Kompany Car
Well-Known Member
- Joined
- 19 Sep 2015
- Messages
- 4,231
You're kind of right, this only works if you are a freehouse, or even better a free hold, the problem is most are tied to breweries who control the price. Only 50% of pubs are free houses.I'm sure the pub snob group will hate this but simply follow the Wetherspoons model.
Provide reasonable prices for beer and grub and the punters will come.
My local charges £1.99 for Abbot Ale - £1.79 Mon-Wed. Cheaper than Tesco!
It's always got a good crowd in whilst the craft beer pubs around here charging a fiver a pint are dead.
It's not rocket science.
Forcing the corporate owners when they shut them, if they are not sold within 6 months, to sell to local resident groups at a market price for the building alone and not as a business might help.

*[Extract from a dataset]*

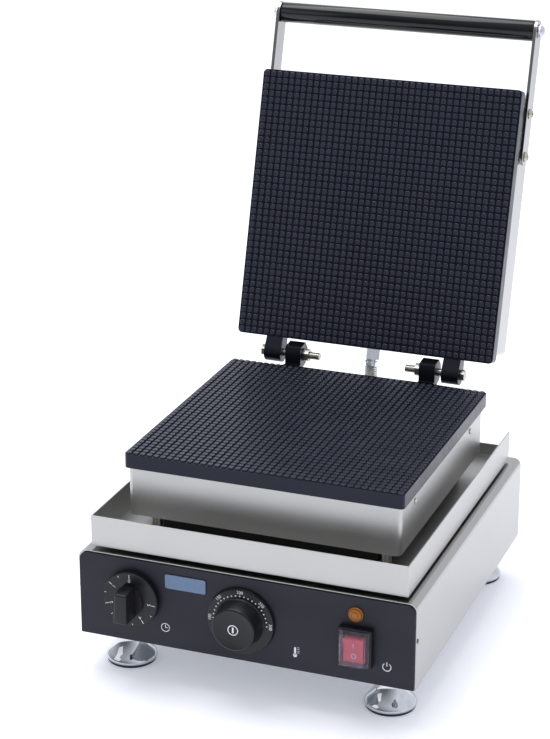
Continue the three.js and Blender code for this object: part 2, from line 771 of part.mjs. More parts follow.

If more of the pubs were owned and run by communities it might help a bit with social cohesion. The government would need to prevent the pub chains imposing restrictive covenants on reopening as a pub following its sale, which they do to limit local competition.
You obviously have to play to your local market so the Spoons model might not be appropriate everywhere, but providing value for money whether thats at the more upmarket end or the lower end remains key. So no charging top notch prices for food I could make at home for a few quid.